A muscular, tattooed Latino man plays pool just feet away from a flamboyant Japanese character decked out in an orange jumpsuit and boots. Though the aforementioned scenario may sound like a snapshot of the city’s culturally diverse street life, the characters involved -- a “Homie” and “Ultraman” -- are actually toy figures that stand just a couple of inches tall. These and other creations and sketches by artists and toy designers David Gonzalez, Mark Nagata, Gary Baseman, Tim Biskup, David Horvath, Sun-Min Kim and Brian McCarty make up “Beyond Ultraman: Seven Artists Explore the Vinyl Frontier,” a visiting exhibition at the Pasadena Museum of California Art. Its focus is the late 20th century vinyl toy arena that began as a movement in Asia and migrated to California, where it has adapted and become a cool and collectible Pop art medium.

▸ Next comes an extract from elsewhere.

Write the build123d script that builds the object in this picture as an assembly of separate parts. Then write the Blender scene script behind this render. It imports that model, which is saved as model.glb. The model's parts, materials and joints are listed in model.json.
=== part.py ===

The show is presented by the Los Angeles Toy, Doll & Amusements Museum, and it was curated by its director and founder, Maria Kwong. Her nomadic organization’s playful acronym, LATDA (la-tee-da) sums up its spirit. Kwong, who works at the Japanese American National Museum, and her cohorts began showing toy-related works -- old and new -- at art institutions in Los Angeles in 2004. And though there is no permanent LATDA collection per se, she does house an assortment of largely midcentury toys in a storage space.

Kwong, who grew up between South L.A. and Silver Lake, became serious about toys at age 13, when she had a small business selling her doll creations with the assistance of her mother, an artists’ representative. Toys hold important personal memories for her, but she also believes, “Whenever you have a discussion about toys, it unlocks so much. It’s very emotional connecting to things. There’s universality.”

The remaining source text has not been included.